Extract precisely the lines of the entries below, from the first line through the line containing "on the hide.".

------ SUPPLIED DATA

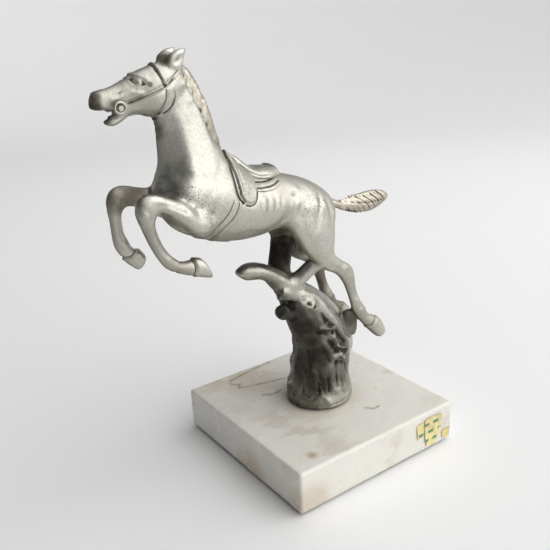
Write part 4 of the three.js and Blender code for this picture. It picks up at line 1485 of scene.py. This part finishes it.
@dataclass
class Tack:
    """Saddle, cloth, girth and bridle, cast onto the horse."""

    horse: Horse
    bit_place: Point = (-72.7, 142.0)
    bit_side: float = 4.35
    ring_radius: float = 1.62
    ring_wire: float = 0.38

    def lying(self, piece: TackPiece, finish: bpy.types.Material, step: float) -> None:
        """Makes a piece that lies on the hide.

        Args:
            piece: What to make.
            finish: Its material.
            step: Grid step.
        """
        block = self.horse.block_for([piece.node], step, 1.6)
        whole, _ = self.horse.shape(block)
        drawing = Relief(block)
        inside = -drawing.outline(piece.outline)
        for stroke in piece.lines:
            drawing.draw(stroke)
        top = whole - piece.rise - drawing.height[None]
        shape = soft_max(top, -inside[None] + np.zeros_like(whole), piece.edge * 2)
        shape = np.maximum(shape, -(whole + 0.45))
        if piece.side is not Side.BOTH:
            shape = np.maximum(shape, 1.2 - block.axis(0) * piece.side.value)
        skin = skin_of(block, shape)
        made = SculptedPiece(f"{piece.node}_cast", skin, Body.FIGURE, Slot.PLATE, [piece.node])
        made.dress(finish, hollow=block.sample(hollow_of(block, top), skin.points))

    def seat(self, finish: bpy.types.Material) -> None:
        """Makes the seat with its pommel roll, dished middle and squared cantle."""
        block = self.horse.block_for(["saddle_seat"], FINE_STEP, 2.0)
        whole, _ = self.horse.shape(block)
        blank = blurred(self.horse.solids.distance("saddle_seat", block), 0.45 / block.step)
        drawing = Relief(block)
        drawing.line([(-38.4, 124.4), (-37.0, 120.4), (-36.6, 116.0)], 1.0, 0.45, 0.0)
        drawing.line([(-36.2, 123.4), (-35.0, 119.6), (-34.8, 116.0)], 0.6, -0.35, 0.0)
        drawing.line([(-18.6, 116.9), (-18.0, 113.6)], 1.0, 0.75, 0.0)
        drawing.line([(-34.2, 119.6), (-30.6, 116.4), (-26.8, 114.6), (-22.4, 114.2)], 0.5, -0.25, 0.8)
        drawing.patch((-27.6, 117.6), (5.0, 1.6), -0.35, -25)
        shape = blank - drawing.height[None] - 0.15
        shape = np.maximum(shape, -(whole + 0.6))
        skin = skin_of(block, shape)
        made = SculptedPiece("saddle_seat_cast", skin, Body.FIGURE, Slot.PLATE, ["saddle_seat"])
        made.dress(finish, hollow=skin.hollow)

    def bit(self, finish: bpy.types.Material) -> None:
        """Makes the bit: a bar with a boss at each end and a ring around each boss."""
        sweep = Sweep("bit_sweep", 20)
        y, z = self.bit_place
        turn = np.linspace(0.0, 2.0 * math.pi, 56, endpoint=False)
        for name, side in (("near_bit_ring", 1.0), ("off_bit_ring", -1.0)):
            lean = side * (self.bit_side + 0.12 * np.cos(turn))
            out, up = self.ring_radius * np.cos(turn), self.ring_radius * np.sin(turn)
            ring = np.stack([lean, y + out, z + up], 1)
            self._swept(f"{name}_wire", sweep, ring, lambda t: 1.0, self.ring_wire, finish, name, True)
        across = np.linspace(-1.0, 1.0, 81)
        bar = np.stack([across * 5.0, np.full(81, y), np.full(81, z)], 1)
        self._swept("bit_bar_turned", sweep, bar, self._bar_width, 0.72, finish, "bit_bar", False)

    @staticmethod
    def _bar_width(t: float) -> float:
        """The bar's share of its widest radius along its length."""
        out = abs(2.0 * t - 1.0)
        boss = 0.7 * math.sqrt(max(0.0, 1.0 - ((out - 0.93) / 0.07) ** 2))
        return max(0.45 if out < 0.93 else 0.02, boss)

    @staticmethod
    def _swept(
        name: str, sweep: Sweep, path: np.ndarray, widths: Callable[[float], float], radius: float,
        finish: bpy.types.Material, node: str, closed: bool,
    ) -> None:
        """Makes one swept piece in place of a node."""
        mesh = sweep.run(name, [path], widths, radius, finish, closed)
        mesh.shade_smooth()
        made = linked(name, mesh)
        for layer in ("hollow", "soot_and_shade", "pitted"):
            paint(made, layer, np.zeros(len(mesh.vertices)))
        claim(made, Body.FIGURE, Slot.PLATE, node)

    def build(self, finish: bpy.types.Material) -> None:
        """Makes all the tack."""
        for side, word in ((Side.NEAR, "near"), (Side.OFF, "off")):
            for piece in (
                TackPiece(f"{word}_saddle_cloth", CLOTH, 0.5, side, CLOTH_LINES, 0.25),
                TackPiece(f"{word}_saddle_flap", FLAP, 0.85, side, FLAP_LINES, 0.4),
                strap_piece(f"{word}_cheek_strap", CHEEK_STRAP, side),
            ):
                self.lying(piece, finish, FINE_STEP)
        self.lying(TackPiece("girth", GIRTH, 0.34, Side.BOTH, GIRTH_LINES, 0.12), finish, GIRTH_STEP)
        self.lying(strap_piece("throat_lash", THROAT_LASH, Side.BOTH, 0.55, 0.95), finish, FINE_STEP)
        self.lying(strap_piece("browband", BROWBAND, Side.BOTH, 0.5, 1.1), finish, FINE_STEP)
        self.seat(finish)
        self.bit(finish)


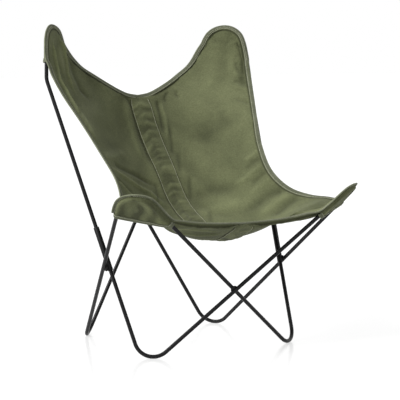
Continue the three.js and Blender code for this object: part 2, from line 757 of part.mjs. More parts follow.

------------

*REPLY TO THE TASK*:
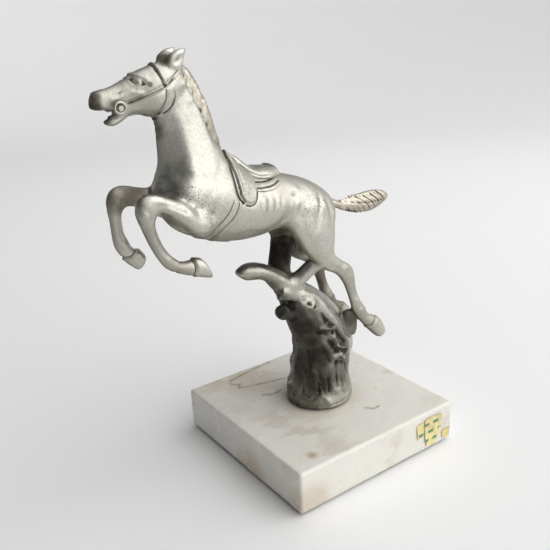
Write part 4 of the three.js and Blender code for this picture. It picks up at line 1485 of scene.py. This part finishes it.
@dataclass
class Tack:
    """Saddle, cloth, girth and bridle, cast onto the horse."""

    horse: Horse
    bit_place: Point = (-72.7, 142.0)
    bit_side: float = 4.35
    ring_radius: float = 1.62
    ring_wire: float = 0.38

    def lying(self, piece: TackPiece, finish: bpy.types.Material, step: float) -> None:
        """Makes a piece that lies on the hide.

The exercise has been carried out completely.